Nucera Caterina nata a Bova il 09-09-1912, deceduta a Melito di Porto Salvo il 21-05-1997

Un tragico incidente avvenuto oltre un secolo fa in Aspromonte, narrato vividamente dallo scrittore sanluchese Fortunato Nocera in Colloquio col padre, Città del Sole 2011

Mia nonna perse il padre da bambina a causa di una disgrazia che ha dell’incredibile. Era la fine del 1800 e Francesco tornava dalla montagna dove lavorava come garzone in una delle mandrie di don Vittorio, portava la bisaccia carica di formaggi da consegnare al padrone. Era il mese di settembre, la calura era ancora grande. Francesco sentì il bisogno di rinfrescarsi ad una sorgente che scaturiva in una valletta vicina. Per abbreviare il cammino lasciò il sentiero che portava al paese e prese per un campo di mais. La raccolta delle pannocchie era avvenuta da poco; gli steli erano stati tagliati a circa venti-trenta centimetri dal suolo. Per la stanchezza, per la sete e per la grande calura, Francesco inciampò con una delle stringhe delle sue calandrelle e cadde in avanti, sospinto anche dal peso della bisaccia.  Uno degli steli tagliati a forma di cuneo andò a conficcarsi nel petto recidendo di netto l’aorta. Morì dissanguato in meno di mezz’ora. Fu trovato la sera dello stesso giorno.
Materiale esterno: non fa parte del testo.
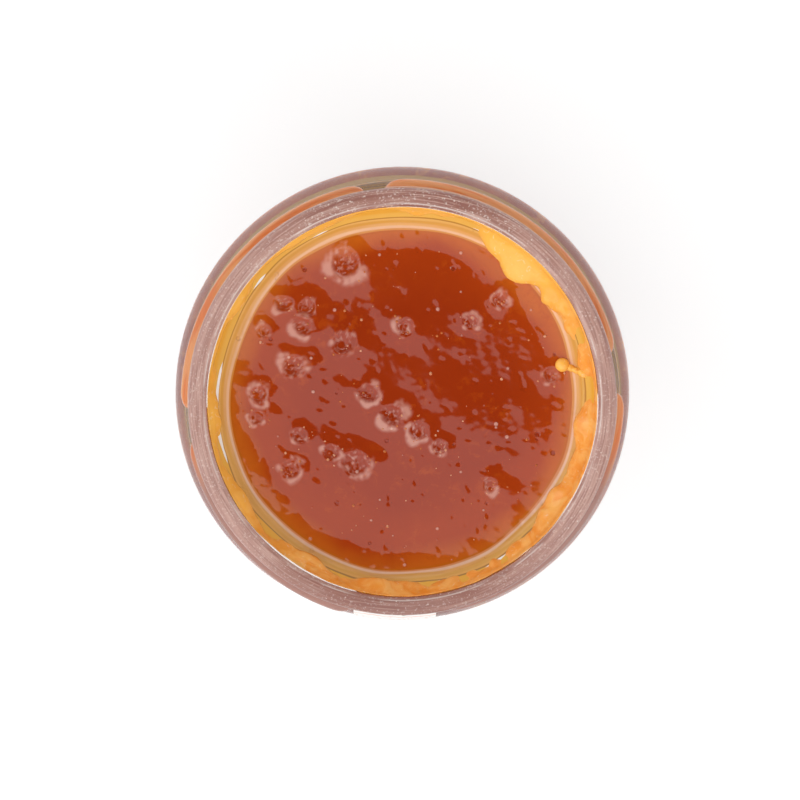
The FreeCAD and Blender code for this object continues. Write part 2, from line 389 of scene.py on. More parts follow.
def placeGroup(nodes, group, **values):
    node = nodes.add("Group", node_tree=group)
    for key, value in values.items():
        nodes.put(node.inputs[key], value)
    return node.outputs


glassLook = {
    "tint": (0.955, 0.985, 0.972, 1), "ior": 1.52, "dustRough": 0.03,
    "rimDark": (0.30, 0.125, 0.10, 1), "rimMiddle": (0.42, 0.215, 0.175, 1),
    # the pale rim tone is painted light for the sides of the land
    "rimLight": (0.56, 0.36, 0.31, 1), "rimSpeck": (0.86, 0.78, 0.74, 1), "rimPaintedLight": (0.66, 0.42, 0.37, 1),
    "rimClear": 0.22, "rimRough": 0.32, "rimScratch": 0.42,
    # painted reflection: the shoulder's grey and mauve stand in for what the thick glass reflects inside
    # itself
    "shoulderReflectionGrey": (0.56, 0.54, 0.47, 1), "shoulderReflectionMauve": (0.58, 0.44, 0.42, 1),
    "shoulderClear": 0.72, "shoulderRough": 0.12, "shoulderEdge": (1.4, 0.9),
    "lugOrange": (0.78, 0.20, 0.04, 1), "lugPale": (0.84, 0.34, 0.12, 1), "lugEdge": (0.88, 0.66, 0.54, 1),
    "lugClear": 0.25, "lugRough": 0.12, "lugEdgeAt": 0.13,
    "baseTint": (0.93, 0.94, 0.92, 1), "baseClear": 0.8, "baseRough": (0.42, 0.62),
}


def setGlass(nodes, shader, colour, clear, rough):
    nodes.put(shader.inputs["Base Color"], colour)
    nodes.put(shader.inputs["Transmission Weight"], clear)
    nodes.put(shader.inputs["Roughness"], rough)
    shader.inputs["IOR"].default_value = glassLook["ior"]


def glassMaterial():
    material, nodes, shader = newMaterial("clearGlass")
    dust = nodes.noise(nodes.place(), 900.0)
    rough = nodes.ramp(dust, 0.45, 0.75, 0.0, glassLook["dustRough"])
    setGlass(nodes, shader, glassLook["tint"], 1.0, rough)
    return material


def rimMaterial():
    # the land that the lid sat on: dusty, with fine scratches round it and dried specks
    material, nodes, shader = newMaterial("wornRim")
    place = nodes.place()
    fine = placeGroup(nodes, ringStreaks, Place=place, Across=5200.0, Along=5.0, Detail=2.0)
    broad = placeGroup(nodes, ringStreaks, Place=place, Across=1500.0, Along=2.2, Detail=1.0)
    patches = nodes.ramp(broad["Streak"], 0.38, 0.62)
    colour = nodes.mix(patches, glassLook["rimDark"], glassLook["rimMiddle"])
    colour = nodes.mix(nodes.ramp(fine["Streak"], 0.50, 0.64), colour, glassLook["rimLight"])
    dust = nodes.ramp(nodes.noise(place, 3400.0, 2.0, 0.6), 0.57, 0.68, 0.0, 0.75)
    colour = nodes.mix(dust, colour, glassLook["rimSpeck"])
    # painted light and shade: the land is painted paler on both sides and darker in front, where less of the
    # soft light reaches it
    x, y, z = nodes.split(place)
    sideways = nodes.ramp(nodes.maths("ABSOLUTE", x), 0.008, 0.022, 0.0, 0.42)
    colour = nodes.mix(sideways, colour, glassLook["rimPaintedLight"])
    colour = nodes.mix(nodes.ramp(y, -0.018, -0.026, 0.0, 0.45), colour, glassLook["rimDark"])
    colour = nodes.mix(nodes.ramp(fine["Streak"], 0.46, 0.34, 0.0, 0.55), colour, glassLook["rimDark"])
    grit = placeGroup(nodes, specks, Place=place, Scale=2300.0, Share=0.10, Size=0.28)
    colour = nodes.mix(nodes.times(grit["Mask"], 0.8), colour, glassLook["rimSpeck"])
    # one pale scratch with gaps, close to the bore
    offset = nodes.maths("SUBTRACT", fine["Radius"], (boreRadius + glassLook["rimScratch"]) * mm)
    scratch = nodes.ramp(nodes.maths("ABSOLUTE", offset), 0.00003, 0.00013, 0.55, 0.0)
    gaps = nodes.ramp(nodes.noise(place, 160.0, 3.0), 0.42, 0.56)
    colour = nodes.mix(nodes.times(scratch, gaps), colour, glassLook["rimSpeck"])
    nodes.link(nodes.bump(fine["Streak"], 0.25, 0.0002), shader.inputs["Normal"])
    setGlass(nodes, shader, colour, glassLook["rimClear"], glassLook["rimRough"])
    return material


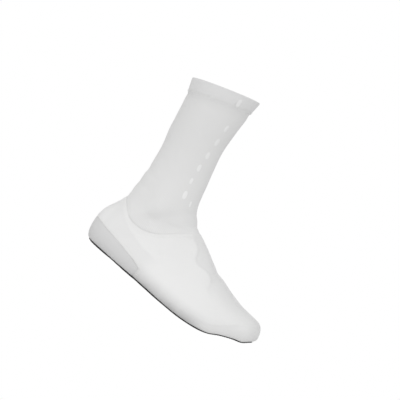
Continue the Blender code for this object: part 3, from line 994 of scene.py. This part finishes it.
class Look:
    """A material whose nodes read the cloth coordinates, in millimetres."""

    def __init__(self, name, colour, roughness):
        self.material = bpy.data.materials.new(name)
        self.material.use_nodes = True
        self.tree = self.material.node_tree
        self.shader = self.tree.nodes["Principled BSDF"]
        self.shader.inputs["Base Color"].default_value = (*colour, 1.0)
        self.shader.inputs["Roughness"].default_value = roughness
        self.colour = colour
        place = self.node("UVMap", uv_map=CLOTH_MAP).outputs[0]
        self.u, self.v = self.node("SeparateXYZ", place).outputs[:2]
        self.body = self.node("TexCoord").outputs["Object"]

    def node(self, kind, *inputs, **settings):
        """A new node with its first inputs linked or set."""
        return add_node(self.tree, kind, *inputs, **settings)

    def maths(self, operation, *values):
        """The output of a Math node."""
        return self.node("Math", *values, operation=operation).outputs[0]

    def product(self, *factors):
        """The factors multiplied."""
        total = factors[0]
        for factor in factors[1:]:
            total = self.maths("MULTIPLY", total, factor)
        return total

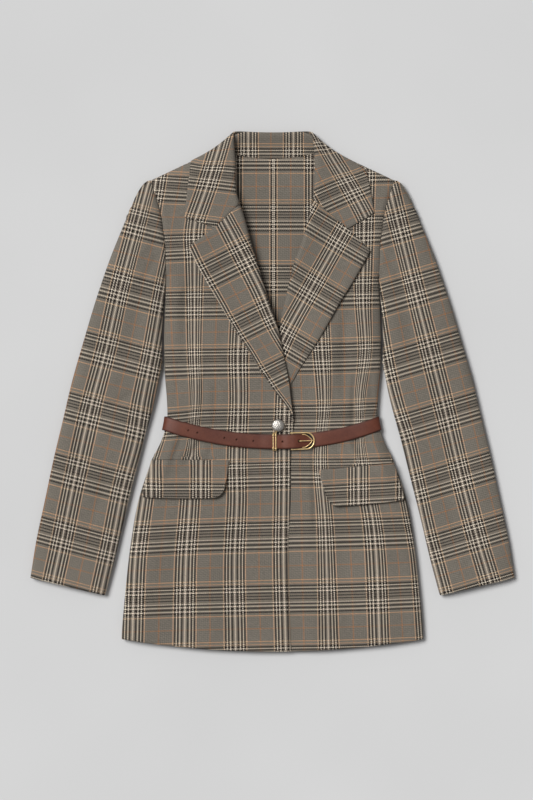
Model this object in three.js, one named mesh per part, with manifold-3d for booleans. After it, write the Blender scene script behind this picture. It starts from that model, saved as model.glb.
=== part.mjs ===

Avrebbe compiuto trent’anni la settimana successiva. Aveva attraversato valli e valloni, era passato su strettissimi viottoli a strapiombo su profondi burroni, aveva guadato torrenti turbinosi, saltando sulle pietre che affioravano dall’acqua, aveva camminato ininterrottamente per quattro ore e mezzo ed era venuto a morire in pianura, a meno di un chilometro da casa.